A fresh 6-9 lb. pork leg or butt or shoulder

Curing ingredients:

  • 2-1/2 c Kosher or canning salt
  • 2c brown sugar
  • 2-1/2 TBL pink Prague #1 curing salt (This is necessary if you want a nice pink ham instead of a slightly gray ham)
  • 1 TBL pickling spices
  • 1/4c maple sugar, honey or molasses (or mixture)
  • Up to 6 quarts water

I personally use a 5 gallon bucket and a food grade plastic bag to cure my ham in but you can use a large enough pan to totally submerge your ham in (and that you won’t need for the next two weeks). I bought my bags at Amazon, but there are several places you can buy them.
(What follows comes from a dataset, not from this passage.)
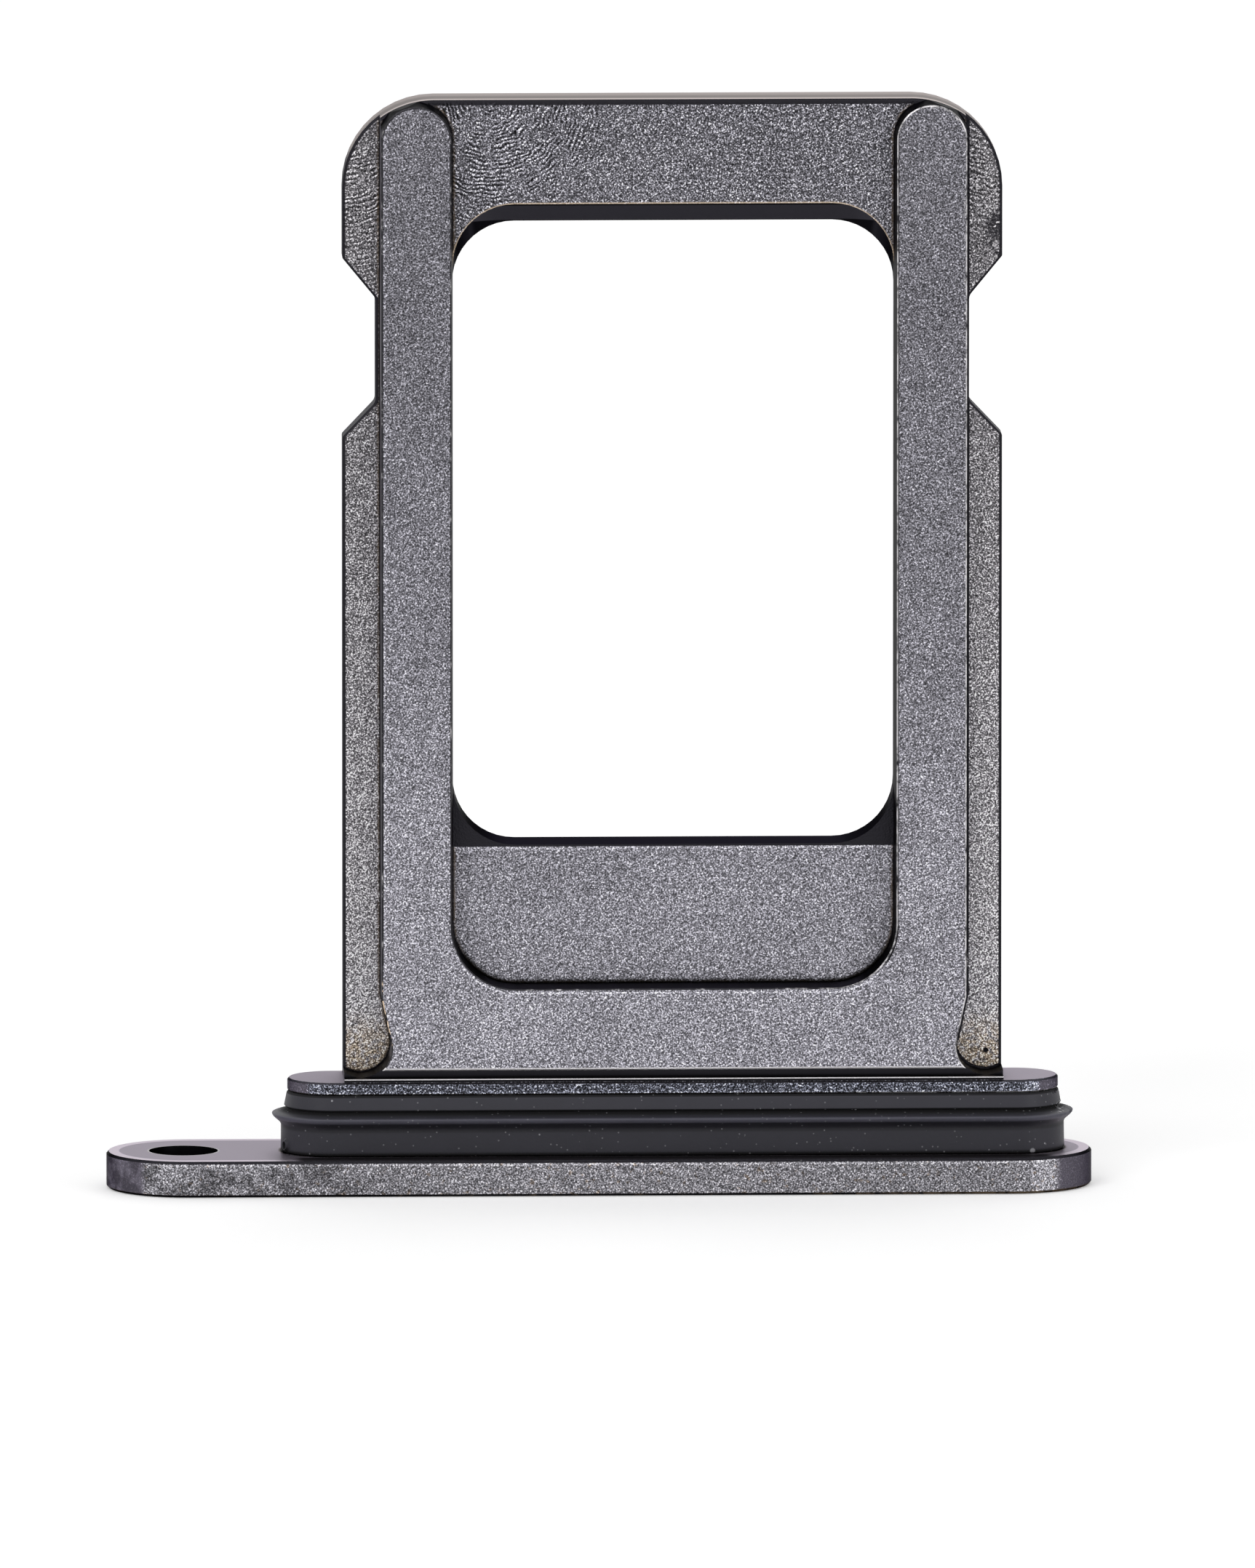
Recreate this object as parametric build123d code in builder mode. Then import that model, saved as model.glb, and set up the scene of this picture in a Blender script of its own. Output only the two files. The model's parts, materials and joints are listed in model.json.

I have a second refrigerator out on our enclosed porch which I use to cure the ham.

I place my pork in the bag which is in the bucket (make sure the bucket or pan will fit in the refrigerator).

I just use about 1-2 quarts of water, place that into a sauce pan, and bring it to a boil with the curing ingredients in it. Boil for a few minutes then cool or add cool water to it, pour over your pork. Add enough additional water up to your total of 6 quarts to totally submerge your pork. Push down the pork (it will float slightly) and seal your bag removing air and keep the entire ham under the curing liquid at all times (I use a rubber band to seal my bag). Or if using a large pan place a plate and weight to hold your pork under the liquid at all times.

Store in the refrigerator for 1 to 2 weeks. For a 6 lb. piece of pork keep it in the refrigerator for one week to cure. For a 6- 9 lb. piece of pork, cure for two weeks.

When it is done, remove you ham from your curing liquid and place it in the oven or smoker. Roast/smoke the cured ham in a 200 F / 93 C until the internal temperature reaches 150 F / 66 C. This should take about 4 hours (check with meat thermometer to be safe).

I told you it was easy to make your own cured bacon and ham. My family prefers my home-cured meats to store-bought ones, they are delicious!